C’è una lezione da apprendere dalla bufala dell’agenda rossa

22 Mag 2013 19:59 - di Marcello De Angelis

C’è una lezione da imparare dalla bufala dell’agenda rossa. La storia – a questo punto totalmente fantasiosa – era che “qualcuno” avesse sottratto dalle macerie dell’auto devastata dall’attentato di via D’Amelio l’agenda che il magistrato antimafia Paolo Borsellino usava per i suoi appunti più riservati. L’agenda rossa – a partire dallo scoop bufala di Repubblica – è così diventata un simbolo, un logo, quasi un’icona a rappresentare il martirio degli uomini di legge, vittime dello Stato mafioso e poi dei suoi depistaggi e delle sue trame per occultare ai cittadini la verità. I parlamentari dipietristi e quell’altra bolla mediatica che fu il “popolo viola” ricucinarono l’agenda rossa in tutte le salse. Con le agendine in mano – che in realta sembravano molto il libretto dei pensieri di Mao che sventolavano i comunisti filocinesi – montarono persino una contromanifestazione a Palermo contro la tradizonale commemorazione di Falcone e Borsellino celebrata ogni anno prima dal Fronte della gioventù e poi da tutto il centrodestra. La particolarità di questa bufala, che si aggiunge a un’interminabile serie in cui spicca il contributo del quotidiano rosso chic, è che nasce per sostenere che ci fosse una corretta e completa informazione che, tramite la sottrazione dell’agenda, veniva criminalmente negata.
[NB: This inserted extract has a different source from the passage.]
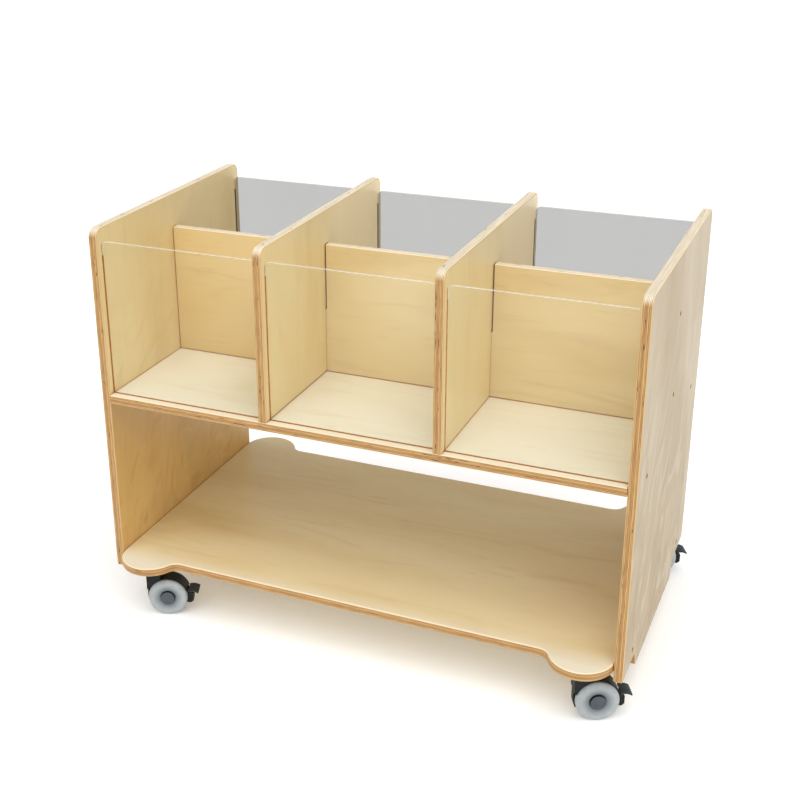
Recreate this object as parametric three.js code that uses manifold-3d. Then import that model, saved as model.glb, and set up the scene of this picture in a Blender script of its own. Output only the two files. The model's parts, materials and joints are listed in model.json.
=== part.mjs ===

Quindi Repubblica è riuscita a fare disinformazione sostenendo di aver svelato un tentativo di disinformazione e dato una notizia falsa per avvalorare la tesi che l’informazione sull’attentato e sulle indagini che ne seguirono fosse… falsa. Un’operazione da romanzi di spionaggio ma con aspetti kafchiani. Non è ovviamente lecito immaginare che il quotidiano di De Benedetti possa essersi consapevolmente prestato a un’opera di strumentalizzazione. Più  banalmente ci troviamo a che fare con un giornalista che voleva mettersi in mostra e ha costruito un romanzo sceneggiato su un dettaglio fotografico male interpretato. Ma, stando così le cose, in questi giorni Repubblica avrebbe fatto meglio a chiedere scusa ai lettori.